Midway through the program, close to 500 participants completed a survey run by an outside consultant reporting their overall experience. Results showed that over 70 percent of respondents rated their experience as either excellent or good. Over 90 percent indicated that signing up was simple and straightforward while 70 percent reported that they clearly understood the available options.
The survey also gathered data on participants’ experience with the account managers’ mileage statements and billing. Results showed that the percentage of respondents who thought that the statements and bills they received were clear and accurate were 67 percent and 57 percent respectively.

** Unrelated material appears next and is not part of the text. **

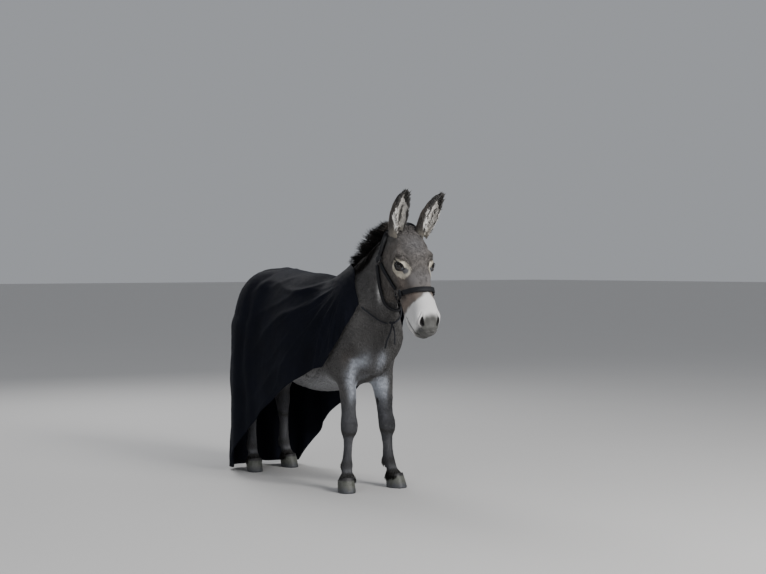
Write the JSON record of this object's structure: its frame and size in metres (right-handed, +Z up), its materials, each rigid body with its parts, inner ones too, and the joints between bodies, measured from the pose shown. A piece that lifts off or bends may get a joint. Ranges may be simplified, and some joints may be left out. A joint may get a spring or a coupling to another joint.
{
  "type": "donkey",
  "caption": "Still life-size miniature donkey standing on four hooves, grey with a pale muzzle, in a plain halter and a long cape tied at the chest.",
  "frame": {"origin": "middle of the footprint box, on the floor under the hooves", "axes": "+Z up; the donkey faces -Y and its left side is +X"},
  "size_m": [0.3877, 1.2693, 1.126],
  "materials": {
    "coat": "short mouse-grey coat, paler on the muzzle, belly and round the eyes",
    "dark_hair": "dark brown-black mane and tail hair",
    "eye": "wet dark brown eye",
    "horn": "pale grey-brown hoof horn",
    "webbing": "black flat webbing",
    "fittings": "dulled dark metal",
    "cape_cloth": "plain dark blue-black woven cloth"
  },
  "bodies": {
    "root": {"trunk": "coat", "neck": "coat", "head": "coat", "ear_left": "coat", "ear_right": "coat", "foreleg_left": "coat", "foreleg_right": "coat", "hindleg_left": "coat", "hindleg_right": "coat", "mane": "dark_hair", "tail": "dark_hair", "eye_left": "eye", "eye_right": "eye", "fore_left_hoof": "horn", "fore_right_hoof": "horn", "hind_left_hoof": "horn", "hind_right_hoof": "horn", "halter_crown": "webbing", "halter_noseband": "webbing", "halter_chin_strap": "webbing", "halter_throatlatch": "webbing", "halter_cheek_left": "webbing", "halter_cheek_right": "webbing", "halter_buckle_left": "fittings", "halter_buckle_right": "fittings", "halter_ring_left": "fittings", "halter_ring_right": "fittings", "cape": "cape_cloth", "cape_tie_left": "cape_cloth", "cape_tie_right": "cape_cloth", "cape_tail_left": "cape_cloth", "cape_tail_right": "cape_cloth", "cape_knot": "cape_cloth"}
  },
  "joints": []
}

The survey did not solicit open ended responses from participants and did not attempt to compare experiences among the three different account managers. Participants will be surveyed again and those results will be available later in the year.
ODOT has applied for FAST Act funding to further expand and enhance OReGO. Among the proposals are:
These results will allow program managers to report back to the Road User Fee Task Force, which could recommend statewide adoption.
Opponents of road user charges have long advocated against the distance-based fee concept due to privacy concerns including the potential for officials to use GPS to track driver location and use the data for nefarious purposes. To assuage these concerns, the bill prevented the disclosure of volunteers’ personal information for those using the GPS option and required account managers to destroy all records of the travel patterns of individual drivers after a 30 day period (disclosures to the police during a criminal investigation are allowed).
In addition, vendors were required to sign contracts that included confidentiality provisions with the stipulation that they could face stiff penalties for any violations. By the end of its first year, OReGO avoided any confidentiality violations. Whether this can reassure the public and elicit more participation is left to be seen.
After its first year, the jury is out on whether OReGO will move beyond a small voluntary program to a statewide mandatory one. Legislative action will be required to move in that direction. A lot will depend on public support, revenue forecasts, as well as program results going forward.